Tropes used in Stormwatch PHD include:


  • Abusive Parents: Paris' childhood. Saying more would be a spoiler but damn.
  • Aliens Are Bastards: Daemonites are bastard-coated bastards with bastard filling.
  • Anti-Hero: The Machinist for one. The Monstrosity is one in the original sense of the term.
  • Astral Projection gone Horribly Wrong: Jeremiah, Black Betty's mentor
  • Awesomeness By Analysis: Paris' metier.
  • Badass Army: Stormforce, when it existed.
  • Badass Grandpa: Slaughterhouse Smith, a superpowered crimelord woke up from a coma he's been in since the 1960s and kicks everyone's ass while griping about how much better music and girls were in his day.
  • Badass Normal: Excluding Fahrenheit and Shaw, the entire team.
  • Bald Black Leader Guy: Jackson King.
  • Beware the Nice Ones: Black Betty. Just because she's the perkiest goth girl you ever met doesn't mean you should ever make the mistake of getting on her bad side.
  • Big Bad: Lord Defile, Daemonite telepath and sorceror.
  • Brought Down to Normal / Brought Down to Badass: Fahrenheit loses her pyrokinetic powers to brain damage rather than outright power suppression. As a result, she retains the mildly enhanced healing and durability that all SPBs possess.
  • Crazy Prepared: Black Betty, a rare magical example. She has defenses against every form of possession imaginable, to say nothing of her tattoo.
  • Dark Mistress / Hot Consort: Lady Decadence, to Lord Defile.
  • Dysfunction Junction / Hidden Depths: Though they appear mostly stable at first, it's revealed nearly all of them have severe issues.
  • Flaw Exploitation: Paris' speciality.
  • Intangible Man: The Walking Ghost, their first (but not biggest) Big Bad.
  • Hard Head: Incredibly averted. Farenheit starts the series with no powers thanks to a concussion. Although she regains her powers, they're not as strong or precise as they once were.
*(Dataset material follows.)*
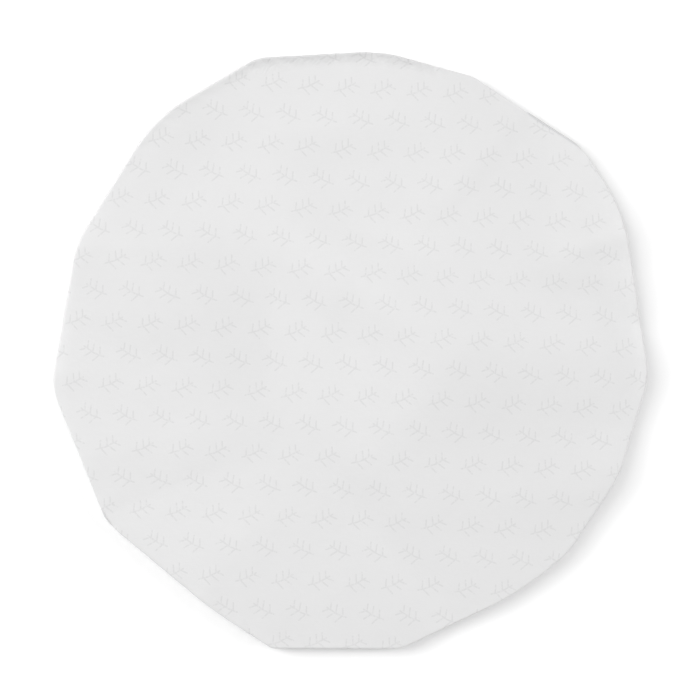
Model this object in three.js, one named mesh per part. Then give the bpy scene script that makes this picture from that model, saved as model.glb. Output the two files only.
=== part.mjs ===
// A shower cap lying flat on a table with its crown up, as it comes out of its packet.
//
// The cap is one disc of coated cloth. Its middle is the flat crown, whose outline is a polygon with soft corners,
// because the cloth was pressed flat and folded along straight lines from corner to corner. The cloth rolls over that
// rim, returns underneath towards the middle, and is gathered there in pleats onto an elastic casing round the head
// opening. The hollow between the two layers is open through that casing, downwards.
//
// Units are millimetres. +Z is up, z = 0 is the table, and the origin is the middle of the head opening on the table,
// which is also the middle of the outline, to a quarter of a millimetre.

import * as THREE from "three";

// ---- Driving sizes -------------------------------------------------------------------------------------------------

const WALL = 1.0; // the cloth with its coating
const CROWN_Z = 15.0; // the crown's upper face, before its swells and creases
const CROWN_FALL = 5.0; // how much lower the crown is where the rim begins to roll
const ROLL_OVER = 3.4; // how far in from the outline the upper roll of the rim begins
const ROLL_UNDER = 5.0; // how far in the lower roll ends
const RIM_Z = 5.2; // the height of the outermost line of the rim, at the middle of a side
const CORNER_RISE = 0.6; // how much higher that line is at a corner
const UNDER_RIM_Z = 1.5; // the lower face of the cloth where the lower roll ends
const UNDER_Z = 0.8; // the lower face of the cloth in the valleys of the gathers
const GATHER_TOP_Z = 4.5; // the lower face of the cloth on the tops of the gathers, at the casing
const GATHER_R = 88.8; // where the gathered cloth meets the casing

const CASING_R_IN = 77.0; // the head opening with the elastic relaxed
const CASING_R_OUT = 87.8;
const CASING_H = 6.2;
const CASING_EDGE = 1.3; // the rounding of the casing's edges
const CASING_RUFFLE = 0.5; // how far its gathers stand out

const COLUMNS_PER_SIDE = 6; // two pleats to a side, three columns to a pleat

// ---- Tables --------------------------------------------------------------------------------------------------------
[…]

On a smaller note, Gorgeous gets a concussion later in the series. Though she survives, it's treated as something very serious in-universe (just as it is in real life).
  • The Mole: Done by and to the good guys.
  • Mr. Fixit / Gadgeteer Genius: Dino Manolis is the low-budget version. Can turn your Discman into a laser weapon but probably can't build you a teleporter.
    • He also can't genuinely create anything, just improve on someone else's ideas and creations.
  • Perky Goth: Black Betty all the way.
  • Perpetual Smiler: Black Betty again.
  • Playing with Fire / An Ice Person: Fahrenheit and The Cooler had a bit of a rivalry going.
  • The Profiler: Gorgeous.
  • Science vs. Magic: The Machinist in their battle with The Ferryman.
  • Shinigami: The Ferryman, albeit an particularly omnicidal variant.
  • The Siege: Lord Defile, Lady Decadent, The Cooler and a small army of daemonites assault PHD's police station HQ near the end of the series.